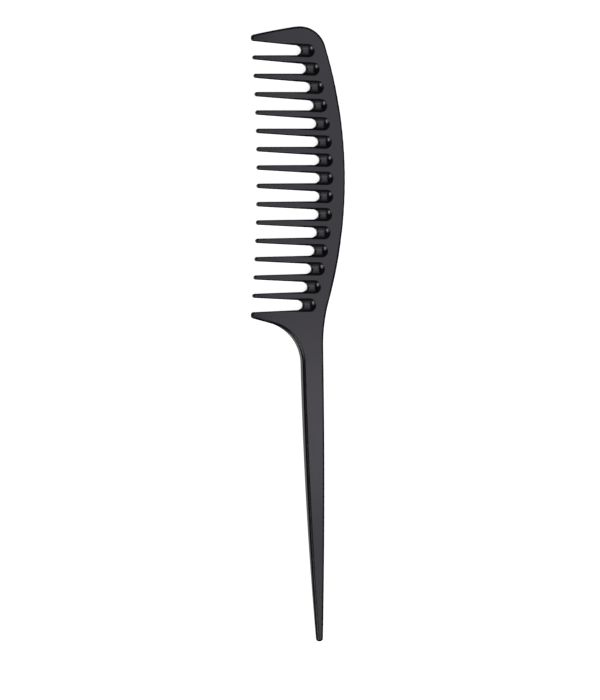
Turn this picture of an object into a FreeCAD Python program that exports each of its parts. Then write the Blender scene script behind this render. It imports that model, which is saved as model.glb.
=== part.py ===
import FreeCAD, Part

import math
import os

from FreeCAD import Vector

# Wide tooth tail comb, lying on its back face.
# +X points from the teeth to the back, +Y from the tail to the head, +Z out of the front face.
# While it is built, X = 0 is the back line of the tail, Y = 0 is the middle of the tooth row and
# Z = 0 is the middle of the thickness. The last step moves the origin to the middle of the base.

# Driving dimensions, in millimetres and degrees
THICKNESS = 4.1                 # head and neck, face to face
EDGE_RADIUS = 1.03              # rounding of the outer edges

INNER_TEETH = 14
TOOTH_PITCH = 6.83              # from tooth to tooth, at the mouth of the gaps
TOOTH_WIDTH = 1.83              # one tooth, at the mouth of the gaps
MOUTH_INSET = 24.0              # from the tail's back line to the mouth of the gaps
SLOT_END_RADIUS = 1.87          # rounded inner end of each gap
TOP_TILT = 2.0                  # tilt of the uppermost gap; the lowest gap lies square
TIP_LINE_INSET = 26.15          # from the tail's back line to the shortest tooth tip
TIP_LINE_RADIUS = 590.0         # shallow hollow curve that the tooth tips follow
TOOTH_TIP_THICKNESS = 1.9
TOOTH_EDGE_RADIUS = 0.5
TOOTH_TIP_BULGE = 0.75          # how far a tooth's rounded tip stands out in plan

BACK_ARC_RADIUS = 163.0
BACK_BULGE = 8.45               # how far the back stands out behind the tail's back line
BACK_APEX_Y = -1.0
CROWN_RADIUS = 10.4             # upper corner of the head
NAPE_INSET = 0.4                # where the back arc would meet the tail
NAPE_RADIUS = 60.0              # hollow where the back runs into the tail

SLOT_END_DEPTH = 9.6            # from the back to the inner end of each gap
WEB_EDGE_RADIUS = 0.55          # rounding of the web between two root pockets, in its gap
POCKET_END_DEPTH = 5.0          # from the back to the end of each root pocket
POCKET_WIDTH = 5.04             # root pocket, measured on the face
POCKET_DEPTH = 1.15
POCKET_LIP_RADIUS = 0.3         # rounding between a root pocket and the face

END_TOOTH_HEIGHT = 2.15         # guard teeth, across their tips
END_TOOTH_INSET = 28.4          # from the tail's back line to the tips of the guard teeth
END_TOOTH_NOSE = 0.98           # rounding of their tips in plan
CROWN_SLOPE = 10.0              # rise of the top guard tooth's outer edge
CROWN_BOW = 0.3                 # how far that edge bows out
HEEL_SLOPE = 14.0               # fall of the heel tooth's outer edge
HEEL_RADIUS = 16.0              # hollow between the heel tooth and the tail

NECK_WIDTH = 8.7                # where the heel's edge would meet the tail's front edge
NECK_LENGTH = 24.0
NECK_DROP = 8.0                 # from the lowest gap to the start of the neck
TAIL_LENGTH = 125.7             # from the lowest gap to the end of the tail
TAIL_FLAT_LENGTH = 36.0         # from the lowest gap to where the tail starts to thin
TAIL_END_WIDTH = 2.5
TAIL_END_NOSE = 1.15            # rounding of the tail's end in plan
TAIL_END_THICKNESS = 2.2
TAIL_BELLY = 0.95               # how far the tail's front edge bows out
TAIL_BACK_BOW = 0.5             # how far the tail's back edge bows out
TAIL_TIP_LENGTH = 24.0

SEAM_MARGIN = 0.3               # from the start of a rounded gap end to the tooth's root plane
REACH = 20.0                    # cutting shapes run this far past the comb
OVERLAP = 1.0                   # pieces are rounded this far past their seam, then trimmed to it
TIP_OVERRUN = 0.5               # the side profile of a tooth runs this far past its tip
NEAR = 0.01                     # places closer than this count as one

# Most that a rounding takes of what it stands on, should a size above be made smaller
SLOT_END_SHARE = 0.48           # of a gap's mouth
NOSE_SHARE = 0.46               # of a guard tooth's height
END_SHARE = 0.47                # of the tail end's width or thickness, or a tooth tip's height
RIM_SHARE = 0.94                # of the tail end's rounding in plan
NOSE_EDGE_SHARE = 0.8           # of a guard tooth's rounding in plan
THIN_EDGE_SHARE = 0.4           # of a tooth tip's or a web's thickness
TOOTH_EDGE_SHARE = 0.35         # of an inner tooth tip's height or thickness

GAPS = INNER_TEETH + 1
HALF = THICKNESS / 2
mouth_width = TOOTH_PITCH - TOOTH_WIDTH
slot_end_radius = min(SLOT_END_RADIUS, SLOT_END_SHARE * mouth_width)
end_tooth_nose = min(END_TOOTH_NOSE, NOSE_SHARE * END_TOOTH_HEIGHT)
tail_end_nose = min(TAIL_END_NOSE, END_SHARE * TAIL_END_WIDTH)
edge_radius = min(EDGE_RADIUS, END_SHARE * TAIL_END_THICKNESS, RIM_SHARE * tail_end_nose)
end_edge_radius = min(edge_radius, THIN_EDGE_SHARE * TOOTH_TIP_THICKNESS,
                      NOSE_EDGE_SHARE * end_tooth_nose)
web_thickness = THICKNESS - 2 * POCKET_DEPTH
web_edge_radius = min(WEB_EDGE_RADIUS, THIN_EDGE_SHARE * web_thickness)
pocket_radius = (POCKET_WIDTH ** 2 / 4 + POCKET_DEPTH ** 2) / (2 * POCKET_DEPTH)
lowest_gap_y = -TOOTH_PITCH * (GAPS - 1) / 2
tail_end_y = lowest_gap_y - TAIL_LENGTH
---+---
▸ **Work to complete**: From the first line of the data above to the line holding "NAPE_RADIUS = 60.0", reproduce each line exactly; emit no other lines.

▸ **Answer to the problem**:
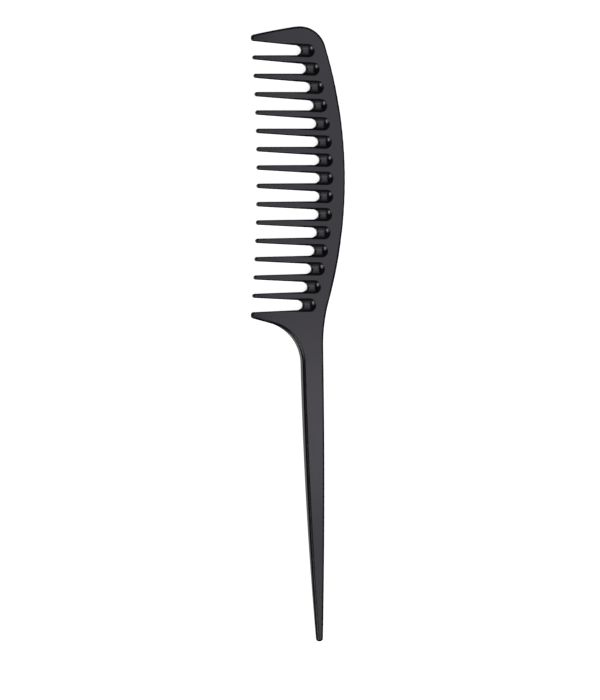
Turn this picture of an object into a FreeCAD Python program that exports each of its parts. Then write the Blender scene script behind this render. It imports that model, which is saved as model.glb.
=== part.py ===
import FreeCAD, Part

import math
import os

from FreeCAD import Vector

# Wide tooth tail comb, lying on its back face.
# +X points from the teeth to the back, +Y from the tail to the head, +Z out of the front face.
# While it is built, X = 0 is the back line of the tail, Y = 0 is the middle of the tooth row and
# Z = 0 is the middle of the thickness. The last step moves the origin to the middle of the base.

# Driving dimensions, in millimetres and degrees
THICKNESS = 4.1                 # head and neck, face to face
EDGE_RADIUS = 1.03              # rounding of the outer edges

INNER_TEETH = 14
TOOTH_PITCH = 6.83              # from tooth to tooth, at the mouth of the gaps
TOOTH_WIDTH = 1.83              # one tooth, at the mouth of the gaps
MOUTH_INSET = 24.0              # from the tail's back line to the mouth of the gaps
SLOT_END_RADIUS = 1.87          # rounded inner end of each gap
TOP_TILT = 2.0                  # tilt of the uppermost gap; the lowest gap lies square
TIP_LINE_INSET = 26.15          # from the tail's back line to the shortest tooth tip
TIP_LINE_RADIUS = 590.0         # shallow hollow curve that the tooth tips follow
TOOTH_TIP_THICKNESS = 1.9
TOOTH_EDGE_RADIUS = 0.5
TOOTH_TIP_BULGE = 0.75          # how far a tooth's rounded tip stands out in plan

BACK_ARC_RADIUS = 163.0
BACK_BULGE = 8.45               # how far the back stands out behind the tail's back line
BACK_APEX_Y = -1.0
CROWN_RADIUS = 10.4             # upper corner of the head
NAPE_INSET = 0.4                # where the back arc would meet the tail
NAPE_RADIUS = 60.0              # hollow where the back runs into the tail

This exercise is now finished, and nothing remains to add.